The first is Fast Forward, an ambitious plan to modernize NYC’s subway and bus system. It was developed by New York City Transit under the leadership of president Andy Byford, who is credited with resurrecting the London and Toronto systems.

The second is congestion pricing, a plan that would help tame traffic and generate funding for Fast Forward. The idea is simple: charge cars and trucks traveling south of 60th Street in Manhattan $5.76 in each direction. By harmonizing tolls across all entry points, we can speed up traffic, improve air quality, and raise billions to fix our broken transit system.

Under leading proposals, the charges would vary, meaning drivers would see higher tolls at rush hour, and lower tolls — a couple of bucks — at night and on weekends. Tolls would be capped at one round-trip per day and would not be charged on those using the East River bridges to access FDR Drive heading north.

In addition to upgrading our system, a chunk of the money would pay for new service in so-called transit deserts — those parts of the city and suburbs, which have been underserved for too long.

Congestion pricing works. Other metropolitan cities have used it with great success. Stockholm and London reduced traffic by 22 percent and 15 percent, respectively, and the drop in pollution cut Stockholm’s asthma rates by 50 percent. The experiences in those cities show that once the system is in place, the public supports congestion pricing. In Stockholm, where there was significant initial opposition, public support jumped to nearly 70 percent once the plan was implemented.

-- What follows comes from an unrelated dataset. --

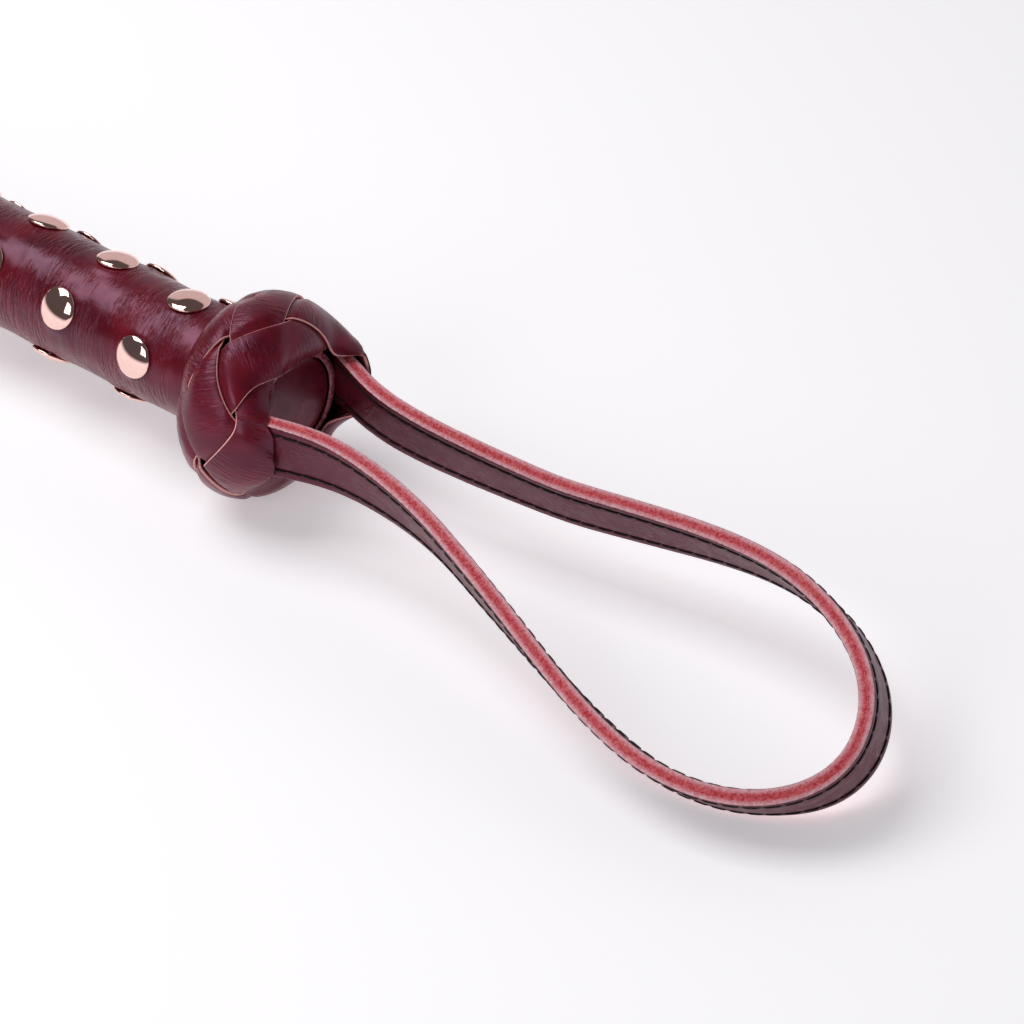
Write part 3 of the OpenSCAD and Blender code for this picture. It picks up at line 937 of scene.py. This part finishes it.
def make_keeper_ply(name, side, node):
    tucked = WRAP_HI[0] - 6
    corner_x = KEEPER_HI[0] - KEEPER_CORNER
    plain = np.arange(tucked, corner_x, 0.9)
    round_end = corner_x + KEEPER_CORNER * np.sin(np.radians(np.linspace(0, 90, 22)))
    xs = np.concatenate([plain, round_end])
    points = []
    # Up the edge: share of the half width, and height above the face between the plies
    around_edge = [(1.0, 0.30), (1.0, 0.8), (0.997, 1.3), (0.985, 1.62)]
    across = [-1, -0.93, -0.75, -0.5, -0.25, 0, 0.25, 0.5, 0.75, 0.93, 1]
    for x in xs:
        half = max(float(keeper_half_width(x)), 0.5)
        # Narrow and pressed thin inside the wrap
        thin = 0.62 if x < WRAP_HI[0] + 1 else 1.0
        if x < WRAP_HI[0] + 4:
            half = min(half, 3.4 + (KEEPER_NECK - 3.4) * float(smooth((x - WRAP_HI[0] + 1) / 5)))
        ring = [(-half * f, h) for f, h in around_edge]
        ring += [(half * 0.97 * f, KEEPER_PLY + 0.1 * (1 - f * f) - 0.05) for f in across]
        ring += [(half * f, h) for f, h in reversed(around_edge)]
        ring += [(half * 0.985 * f, 0.03) for f in (1, 0.5, 0, -0.5, -1)]
        points += [[x, y, side * z * thin] for y, z in ring]
    size = len(ring)
    faces = skin_faces(len(xs), size)
    if side > 0:
        faces = [tuple(reversed(f)) for f in faces]
    obj = mesh_object(name, points, faces, KEEPER_LEATHER, sharp=45)
    bend(obj, KEEPER_BODIES, *KEEPER_BEND, "wine_leather", node)


def keeper_stitch_path():
    """Outline of the keeper's row of stitches in the XY plane, open at the neck."""
    corner_x = KEEPER_HI[0] - KEEPER_CORNER
    r = KEEPER_CORNER - KEEPER_STITCH_INSET
    xs = np.concatenate([np.linspace(KEEPER_PIVOT[0] + 4, corner_x, 140),
                         corner_x + r * np.sin(np.radians(np.linspace(2, 90, 30)))])
    upper = []
    for x in xs:
        if x <= corner_x:
            half = float(keeper_half_width(x)) - KEEPER_STITCH_INSET
        else:
            half = KEEPER_HALF - KEEPER_CORNER + math.sqrt(max(0, r * r - (x - corner_x) ** 2))
        upper.append([x, half])
    upper = np.array(upper)
    lower = upper[::-1] * [1, -1]
    return np.concatenate([upper, lower])


def make_keeper_stitches():
    outline = keeper_stitch_path()
    along = np.concatenate([[0], np.cumsum(np.linalg.norm(np.diff(outline, axis=0), axis=1))])
    paths, ups = [], []
    count = int(along[-1] / STITCH_PITCH)
    for side in (-1, 1):
        for k in range(count):
            s = STITCH_PITCH * k + 0.25 + (STITCH_PITCH - 0.5) * np.linspace(0, 1, 7)
            x = np.interp(s, along, outline[:, 0])
            y = np.interp(s, along, outline[:, 1])
            z = side * (KEEPER_PLY - 0.12 + 0.3 * (1 - np.abs(np.linspace(-1, 1, 7)) ** 4))
            paths.append(np.stack([x, y, z], 1))
            ups.append(np.array([0, 0, side * 1.0]))
    points, faces = thread_run(paths, ups, SEAM_THREAD_R)
    obj = mesh_object("keeper_stitches", points, faces, THREAD, sharp=70)
    bend(obj, KEEPER_BODIES, *KEEPER_BEND, "black_thread", "keeper_thread")


def make_keeper_rivets():
    caps = []
    for step in KEEPER_RIVET_STEPS:
        for side in (-1, 1):
            out = np.array([0, 0, side * 1.0])
            centre = np.array([KEEPER_PIVOT[0] + step, 0, side * (KEEPER_PLY + 0.05)])
            caps.append(rivet_dome(centre, out))
    points, faces = joined(caps)
    obj = mesh_object("keeper_rivet_domes", points, faces, ROSE_GOLD, sharp=50)
    place(obj, "keeper", "rose_gold", "keeper_rivets")


def make_wrap():
    """A band of leather round the shaft and the keeper's neck, lapped on one side."""
    r = WRAP_HI[2]
    lo, hi = WRAP_LO[0], WRAP_HI[0]
    profile = [(lo + 0.3, 4.15), (lo, 4.4), (lo, r - 0.35), (lo + 0.12, r - 0.1), (lo + 0.4, r)]
    for x in np.linspace(lo + 1.5, hi - 1.5, 40):
        profile.append((x, r + 0.06 * math.sin((x - lo) * 0.55)))
    profile += [(hi - 0.4, r), (hi - 0.12, r - 0.1), (hi, r - 0.35), (hi, 4.4), (hi - 0.3, 4.15)]
    points, faces = lathe(profile, 80)
    lap = np.degrees(np.arctan2(points[:, 2], points[:, 1])) + 60
    lift = 0.3 * ((lap > 0) & (lap < 38)) * smooth((38 - lap) / 30)
    radial = np.hypot(points[:, 1], points[:, 2])
    scale = 1 + np.where(radial > 5.2, lift, 0) / np.maximum(radial, 1)
    points[:, 1] *= scale
    points[:, 2] *= scale
    obj = mesh_object("wrap_leather", points, faces, PLAIN_LEATHER, sharp=45)
    place(obj, "crop", "wine_leather", "keeper_wrap")


def make_binding():
    """Whipping: turns of thread wound side by side round the wrap."""
    lo, hi = box_mm("keeper_binding")
    thread_r = 0.55
    ring_r = hi[2] - thread_r
    turns = 8
    steps = 60 * turns
    sides = 10
    points = []
    for i in range(steps + 1):
        share = i / steps
        a = 2 * math.pi * turns * share
        x = lo[0] + thread_r + (hi[0] - lo[0] - 2 * thread_r) * share
        out = np.array([0, math.cos(a), math.sin(a)])
        dive = 0.7 * (1 - smooth(min(share, 1 - share) * turns * 5))
        centre = np.array([x, 0, 0]) + out * (ring_r - dive)
        for k in range(sides):
            b = 2 * math.pi * k / sides
            strand = thread_r * (1 + 0.1 * math.cos(3 * (b - 9 * a)))
            points.append(centre + strand * (math.cos(b) * out + np.array([math.sin(b), 0, 0])))
    faces = skin_faces(steps + 1, sides)
    obj = mesh_object("binding_thread", points, faces, THREAD, sharp=70)
    place(obj, "crop", "black_thread", "keeper_binding")


# ---------------------------------------------------------------- build
make_grip()
make_rivets()
make_butt_plug()
make_knots()
make_ply("strap_outer_leather", 1, "strap_tails_outer", "loop_outer_ply")
make_ply("strap_inner_leather", -1, "strap_tails_inner", "loop_inner_ply")
make_strap_stitches("strap_outer_stitches", 1, "loop_outer_thread")
make_strap_stitches("strap_inner_stitches", -1, "loop_inner_thread")
make_shaft()
make_shaft_stitches()
make_keeper_ply("keeper_top_leather", 1, "keeper_top_ply")
make_keeper_ply("keeper_bottom_leather", -1, "keeper_bottom_ply")
make_keeper_stitches()
make_keeper_rivets()
make_wrap()
make_binding()


# ---------------------------------------------------------------- floor, light and camera
def make_floor():
    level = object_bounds()[0].z - 0.0001
    half = 4.0
    corners = [(x * half, y * half, level) for x, y in ((-1, -1), (1, -1), (1, 1), (-1, 1))]
    s = Shader("floor_white", Roughness=0.6, Specular_IOR_Level=0.2, Emission_Strength=0.36)
    s.surface.inputs["Emission Color"].default_value = (0.97, 0.97, 1, 1)
    s.surface.inputs["Base Color"].default_value = (0.9, 0.9, 0.92, 1)
    obj = mesh_object("floor", np.array(corners) / MM, [(0, 1, 2, 3)], s.material)


def area_light(name, direction, distance, size, power):
    """A soft square light that faces the butt end. Sizes are metres and power is watts."""
    light = bpy.data.lights.new(name, "AREA")
    light.size = size
    light.energy = power
    obj = bpy.data.objects.new(name, light)
    aim = Vector((-0.05, 0, 0))
    obj.location = aim + Vector(direction).normalized() * distance
    obj.rotation_euler = (aim - obj.location).to_track_quat("-Z", "Y").to_euler()
    scene.collection.objects.link(obj)


def make_world():
    """A studio room: a pale wall opposite the camera, dark overhead and on the camera's side."""
    world = bpy.data.worlds.new("studio")
    world.use_nodes = True
    room = Graph(world.node_tree)
    way = room.node("TexCoord").outputs["Generated"]
    parts = room.node("SeparateXYZ", {"Vector": way})
    far_wall = room.ramp(parts.outputs["Z"], 0.62, 0.68, 0.62, 0.09)
    near_wall = room.ramp(parts.outputs["Z"], 0.0, 0.05, 0.8, 0.09)
    share = room.ramp(parts.outputs["Y"], -0.45, -0.35)
    level = room.math("ADD", room.math("MULTIPLY", near_wall, share),
                      room.math("MULTIPLY", far_wall, room.math("SUBTRACT", 1.0, share)))
    background = room.tree.nodes["Background"]
    background.inputs["Color"].default_value = (1.0, 0.91, 0.95, 1)
    room.tree.links.new(level, background.inputs["Strength"])
    scene.world = world


def make_camera():
    """The photo's view, found by matching the render to it. right, up and back are its own axes."""
    right = Vector((-0.7851, -0.6194, 0.0))
    back = Vector((-0.4839, 0.6133, 0.6244))
    up = back.cross(right)
    turn = Matrix((right, up, back)).transposed().to_4x4()
    camera = bpy.data.cameras.new("camera")
    camera.sensor_width = 36
    camera.lens = 124.45
    camera.clip_start = 0.01
    obj = bpy.data.objects.new("camera", camera)
    obj.matrix_world = Matrix.Translation((-0.3901, 0.4236, 0.4317)) @ turn
    scene.collection.objects.link(obj)
    scene.camera = obj


make_floor()
make_world()
area_light("key", (0.5, 0.18, 0.84), 0.9, 0.62, 5.0)
area_light("fill", (0.0, 0.86, 0.5), 0.9, 0.4, 1.5)
make_camera()
scene.view_settings.view_transform = "Standard"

But if New Yorkers are serious about fixing our subways, we need to get serious about the cost. The Fast Forward plan will an estimated $40 billion to $60 billion over 10 years. Throw in the capital budgets that enable the MTA to simply maintain the system we have and the number climbs to more than $100 billion.

Gov. Andrew Cuomo has said he wants to pass a comprehensive subway funding plan with congestion pricing as its cornerstone. But he’ll need the State Legislature to get it done. Lawmakers returning to Albany this month have two choices: Get on board with congestion pricing, or be held accountable for failing to fix the transit system.

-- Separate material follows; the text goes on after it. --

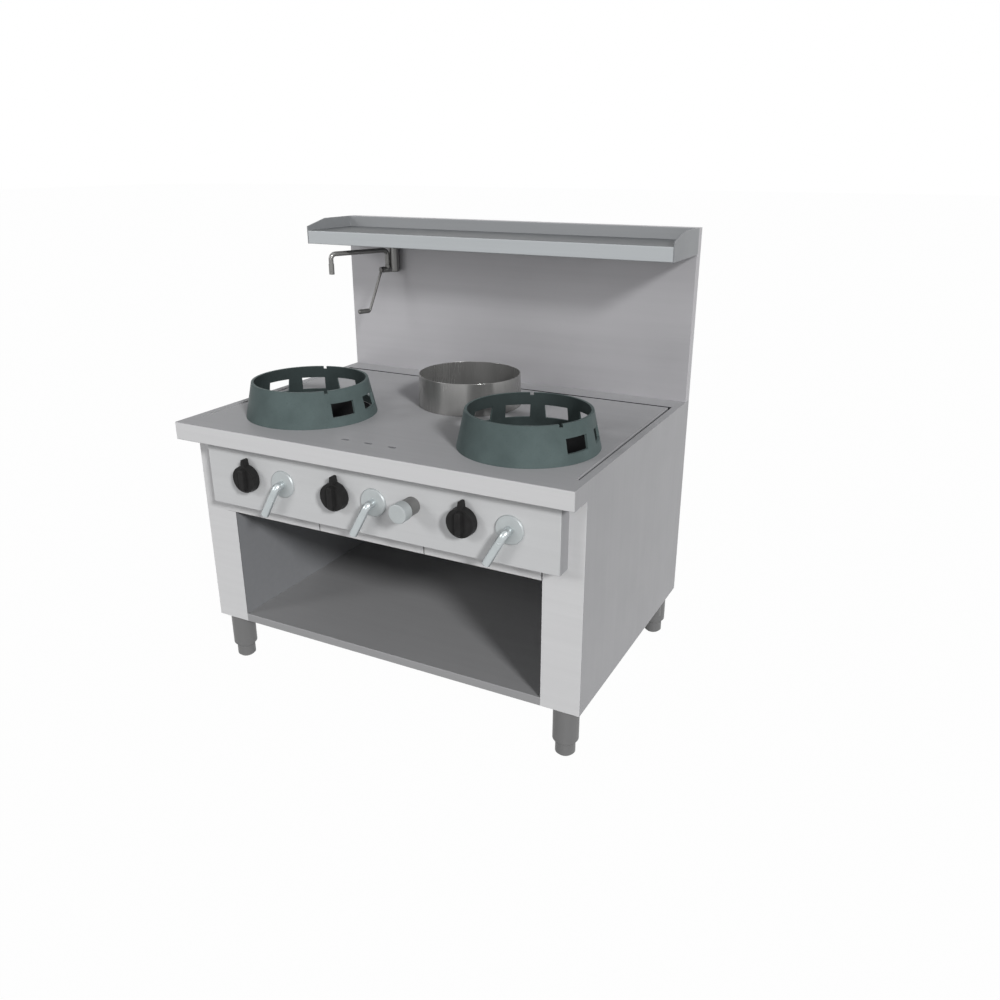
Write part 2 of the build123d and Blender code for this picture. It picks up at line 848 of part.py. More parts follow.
x, y = burner_at["centre"]
with BuildPart() as pot_ring:
    with BuildSketch(upright(x, y)):
        with BuildLine():
            Polyline(
                (pot_ring_base - pot_ring_wall, deck_height),
                (pot_ring_base, deck_height),
                (pot_ring_top, deck_height + pot_ring_height),
                (pot_ring_top - pot_ring_wall, deck_height + pot_ring_height),
                close=True,
            )
        make_face()
    revolve(axis=Axis((x, y, 0), (0, 0, 1)))
save(pot_ring, "pot_ring")

# ---------------------------------------------------------------- drip trays

fronts_left = -bay_half - tray_post_lap
fronts_right = bay_half - tray_edge_gap
tray_names = ("left", "centre", "right")
front_width = (fronts_right - fronts_left + tray_gap) / len(tray_names) - tray_gap
seams = [
    fronts_left + place * (front_width + tray_gap) - tray_gap / 2 for place in range(1, len(tray_names))
]
pan_bottom = bay_top + sheet
runner_front = post_y + 2 * sheet
runner_back = post_y + tray_length
webs = [(-bay_half, -bay_half + sheet)]
webs += [(seam - sheet / 2, seam + sheet / 2) for seam in seams]
webs += [(bay_half - sheet, bay_half)]

for place, name in enumerate(tray_names):
    front_x = fronts_left + place * (front_width + tray_gap)
    pan_x = (webs[place][1] + tray_side_gap, webs[place + 1][0] - tray_side_gap)
    with BuildPart() as drip_tray:
        block((front_x, front_x + front_width), (post_y - tray_front_sheet, post_y), (bay_top, tray_top))
        block(pan_x, (post_y, runner_back), (pan_bottom, tray_top))
        block(
            (pan_x[0] + tray_sheet, pan_x[1] - tray_sheet),
            (post_y, runner_back - tray_sheet),
            (pan_bottom + tray_sheet, tray_top),
            Mode.SUBTRACT,
        )
    save(drip_tray, f"drip_tray_{name}")

with BuildPart() as tray_runners:
    for place, (web_left, web_right) in enumerate(webs):
        at_wall = place in (0, len(webs) - 1)
        leg_left = web_left - (0 if place == 0 else runner_leg)
        leg_right = web_right + (0 if place == len(webs) - 1 else runner_leg)
        block((web_left, web_right), (runner_front, runner_back), (bay_top, tray_top))
        if not at_wall:
            for y in rail_places:
                hanger = (y - rail_width / 2, y + rail_width / 2)
                block((web_left, web_right), hanger, (tray_top, rail_bottom))
        block((leg_left, leg_right), (runner_front, runner_back), (bay_top, pan_bottom))
save(tray_runners, "tray_runners")

# ---------------------------------------------------------------- water to the deck

tap_neck_y = panel_y - tap_body_length - tap_neck_length
valve_top = tap_z + water_boss_rise
feed_y = front_y + feed_setback
supply_y = front_y + water_run_setback
with BuildPart() as water_valve:
    rod((tap_x, panel_y, tap_z), (tap_x, panel_y - tap_body_length, tap_z), tap_body)
    rod((tap_x, panel_y, tap_z), (tap_x, tap_neck_y, tap_z), tap_neck)
    rod((tap_x, panel_y, tap_z), (tap_x, supply_y + water_boss, tap_z), valve_barrel)
    with BuildSketch(facing_front(tap_x, panel_y + sheet + valve_nut_depth, tap_z)):
        RegularPolygon(valve_nut, 6)
    extrude(amount=valve_nut_depth)
    for y in (feed_y, supply_y):
        rod((tap_x, y, tap_z), (tap_x, y, valve_top), water_boss)
    rod(
        (tap_x, tap_neck_y, tap_z),
        (tap_x, tap_neck_y + tap_engagement + fit_gap, tap_z),
        tap_stem + running_gap,
        Mode.SUBTRACT,
    )
save(water_valve, "water_valve")

tap_front = panel_y - tap_length
with BuildPart() as tap_head:
    with BuildSketch(facing_front(tap_x, tap_neck_y - fit_gap, tap_z)):
        Circle(tap_head_radius)
    extrude(amount=tap_neck_y - fit_gap - tap_front)
    fillet(tap_head.edges().sort_by(Axis.Y)[0], tap_rounding)
    rod((tap_x, tap_neck_y - fit_gap, tap_z), (tap_x, tap_neck_y + tap_engagement, tap_z), tap_stem)
save(tap_head, "tap_head")

rinse_half = rinse_pitch * (rinse_count - 1) / 2 + rinse_slot / 2 + rinse_box_margin
rinse_box_x = (rinse_x - rinse_half, rinse_x + rinse_half)
rinse_box_y = (rinse_y - rinse_box_margin, rinse_y + rinse_box_margin)
rinse_box_bottom = deck_bottom - rinse_box_depth
feed_z = deck_bottom - rinse_box_depth / 2
with BuildPart() as rinse_box:
    block(rinse_box_x, rinse_box_y, (rinse_box_bottom, deck_bottom))
    block(
        (rinse_box_x[0] + sheet, rinse_box_x[1] - sheet),
        (rinse_box_y[0] + sheet, rinse_box_y[1] - sheet),
        (rinse_box_bottom + sheet, deck_bottom),
        Mode.SUBTRACT,
    )
    pipe(
        [(tap_x, feed_y, valve_top), (tap_x, feed_y, feed_z), (rinse_box_x[1] - sheet / 2, feed_y, feed_z)],
        water_bend,
        water_radius,
    )
save(rinse_box, "rinse_box")

with BuildPart() as water_pipe:
    pipe(
        [
            (faucet_x, water_riser_y, water_run_z),
            (water_run_x, water_riser_y, water_run_z),
            (water_run_x, supply_y, water_run_z),
            (tap_x, supply_y, water_run_z),
            (tap_x, supply_y, valve_top),
        ],
        water_bend,
        water_radius,
    )
    rod(
        (faucet_x, water_riser_y, water_inlet_height),
        (faucet_x, water_riser_y, hub_height + tail_radius),
        water_radius,
    )
    rod(
        (faucet_x, water_riser_y, water_inlet_height),
        (faucet_x, water_riser_y, water_inlet_height + water_inlet_length),
        water_inlet_radius,
    )
    rod(
        (faucet_x, water_riser_y, water_inlet_height),
        (faucet_x, water_riser_y, water_inlet_height + water_inlet_length),
        water_radius - sheet,
        Mode.SUBTRACT,
    )
save(water_pipe, "water_pipe")

with BuildPart() as gutter_drain:
    rod(
        (gutter_side_x, gutter_rear_y, drain_bottom),
        (gutter_side_x, gutter_rear_y, gutter_bottom),
        drain_radius,
    )
    rod(
        (gutter_side_x, gutter_rear_y, drain_bottom),
        (gutter_side_x, gutter_rear_y, drain_bottom + drain_spigot_length),
        drain_spigot_radius,
    )
    rod(
        (gutter_side_x, gutter_rear_y, drain_bottom),
        (gutter_side_x, gutter_rear_y, gutter_bottom - deck_sheet),
        drain_bore,
        Mode.SUBTRACT,
    )
    rod(
        (gutter_side_x, gutter_rear_y, drain_bottom),
        (gutter_side_x, gutter_rear_y, gutter_bottom),
        drain_hole,
        Mode.SUBTRACT,
    )
save(gutter_drain, "gutter_drain")

# ---------------------------------------------------------------- faucet


def ahead(distance, height):
    """A point at a distance from the faucet's column, in the direction it faces."""
    return (faucet_x + distance * toward[0], faucet_y + distance * toward[1], height)


hub_top = hub_height + hub_radius
with BuildPart() as faucet_body:
    rod(ahead(0, hub_height - hub_radius), ahead(0, column_top), column_radius)
    fillet(faucet_body.edges().sort_by(Axis.Z)[-1], column_dome)
    rod(ahead(0, hub_height), ahead(hub_length, hub_height), hub_radius)
    rod(ahead(riser_out, hub_height), ahead(riser_out, hub_top + seat_rise), seat_radius)
    rod(ahead(0, hub_height), (faucet_x, water_riser_y - water_radius, hub_height), tail_radius)
    rod(
        ahead(riser_out, hub_height),
        ahead(riser_out, hub_top + seat_rise),
        spout_radius - sheet + running_gap,
        Mode.SUBTRACT,
    )
    rod(
        ahead(hub_length - stem_grip - fit_gap, hub_height),
        ahead(hub_length + sheet, hub_height),
        crank_radius + running_gap,
        Mode.SUBTRACT,
    )
save(faucet_body, "faucet_body")

spout_foot = hub_top + seat_rise + fit_gap
spout_end = riser_out + spout_length
with BuildPart() as faucet_spout:
    pipe(
        [
            ahead(riser_out, spout_foot),
            ahead(riser_out, spout_height),
            ahead(spout_end, spout_height),
            ahead(spout_end, spout_height - spout_drop),
        ],
        spout_bend,
        spout_radius,
    )
    rod(
        ahead(spout_end, spout_height - spout_drop),
        ahead(spout_end, spout_height - spout_drop + nozzle_length),
        nozzle_radius,
    )
    rod(
        ahead(riser_out, hub_height + fit_gap),
        ahead(riser_out, spout_height - spout_bend),
        spout_radius - sheet,
    )
    rod(
        ahead(spout_end, spout_height - spout_drop),
        ahead(spout_end, spout_height - spout_drop + nozzle_length / 2),
        spout_radius,
        Mode.SUBTRACT,
    )
save(faucet_spout, "faucet_spout")

crank_from = hub_length + fit_gap
crank_axis = crank_from + crank_hub / 2
with BuildPart() as faucet_lever:
    rod(ahead(hub_length - stem_grip, hub_height), ahead(crank_from, hub_height), crank_radius)
    rod(ahead(crank_from, hub_height), ahead(crank_from + crank_hub, hub_height), hub_radius)
    rod(
        ahead(crank_axis, hub_height),
        ahead(crank_axis + crank_lean, hub_height - crank_drop),
        crank_radius,
    )
    rod(
        ahead(crank_axis + crank_lean - crank_radius, hub_height - crank_drop),
        ahead(crank_axis + crank_lean + crank_grip, hub_height - crank_drop),
        crank_grip_radius,
    )
save(faucet_lever, "faucet_lever")

# ---------------------------------------------------------------- legs and bolts

leg_places = {
    f"{end}_{side}": (sign * (half_width - leg_from_side), y)
    for end, y in leg_y.items()
    for side, sign in (("left", -1), ("right", 1))
}
with BuildPart() as leg_tubes:
    for x, y in leg_places.values():
        rod((x, y, leg_bottom), (x, y, base_height), leg_radius)
        rod(
            (x, y, leg_bottom + leg_plug),
            (x, y, base_height - leg_plate),
            leg_radius - leg_wall,
            Mode.SUBTRACT,
        )
        rod((x, y, leg_bottom), (x, y, leg_bottom + leg_plug), foot_spindle + running_gap, Mode.SUBTRACT)
        rod(
            (x, y, base_height - leg_plate),
            (x, y, base_height),
            bolt_radius + running_gap,
            Mode.SUBTRACT,
        )
save(leg_tubes, "leg_tubes")

for name, (x, y) in leg_places.items():
    with BuildPart() as foot:
        rod((x, y, 0), (x, y, foot_height), foot_radius)
        chamfer(foot.edges().group_by(Axis.Z)[0], foot_chamfer)
        rod((x, y, foot_height), (x, y, foot_height + foot_spindle_length), foot_spindle)
    save(foot, f"foot_{name}")

bolt_seats = [(x, y, base_height + sheet) for x, y in leg_places.values()]
for side in (-1, 1):
    for x in (side * bay_half, side * bay_half / 2):
        bolt_seats.append((x, splash_y + backsplash_depth / 2, deck_height + sheet))
with BuildPart() as bolts:
    for x, y, z in bolt_seats:
        rod((x, y, z - bolt_length), (x, y, z), bolt_radius)
        with BuildSketch(Plane((x, y, z))):
            RegularPolygon(bolt_head, 6)
        extrude(amount=bolt_head_height)
save(bolts, "bolts")
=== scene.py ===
"""The looks of a gas wok range, laid out as a Blender add-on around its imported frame.

Run as a script it loads the frame, builds every piece with one operator each or one for a
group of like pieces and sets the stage. Lengths are in
metres, in the frame's own axes: X to the right, +Y to the rear, +Z up from the floor.
"""

import json
import math

import bmesh
import bpy
from bpy.props import FloatProperty, FloatVectorProperty, PointerProperty
from mathutils import Euler, Matrix, Vector

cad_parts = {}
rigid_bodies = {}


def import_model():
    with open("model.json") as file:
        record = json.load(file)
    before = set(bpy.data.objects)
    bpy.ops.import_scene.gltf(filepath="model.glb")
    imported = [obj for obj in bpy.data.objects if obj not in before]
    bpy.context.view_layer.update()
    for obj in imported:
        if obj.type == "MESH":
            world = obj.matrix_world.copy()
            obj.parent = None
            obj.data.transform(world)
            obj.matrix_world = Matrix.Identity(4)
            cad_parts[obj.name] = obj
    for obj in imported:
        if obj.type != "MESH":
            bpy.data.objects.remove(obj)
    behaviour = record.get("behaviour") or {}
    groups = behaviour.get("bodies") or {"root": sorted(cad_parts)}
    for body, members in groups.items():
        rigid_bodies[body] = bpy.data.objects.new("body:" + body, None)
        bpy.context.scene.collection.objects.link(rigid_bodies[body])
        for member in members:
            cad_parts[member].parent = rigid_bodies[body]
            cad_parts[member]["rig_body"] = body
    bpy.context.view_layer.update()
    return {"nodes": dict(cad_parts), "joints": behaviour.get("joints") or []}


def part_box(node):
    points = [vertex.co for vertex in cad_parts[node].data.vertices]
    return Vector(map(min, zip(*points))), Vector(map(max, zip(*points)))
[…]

New Yorkers can no longer allow naysayers and hand-wringers in Albany to stymie action on this crisis. The time for non-viable funding solutions, or complaints about a small but vocal fraction of constituents being asked to pay their fair share, is over.

Your constituents count on you to provide the leadership needed to get New Yorkers moving again.

Alex Matthiessen is the campaign spokesman for Fix Our Transit, a coalition that advocates for congestion pricing to help fix mass transit.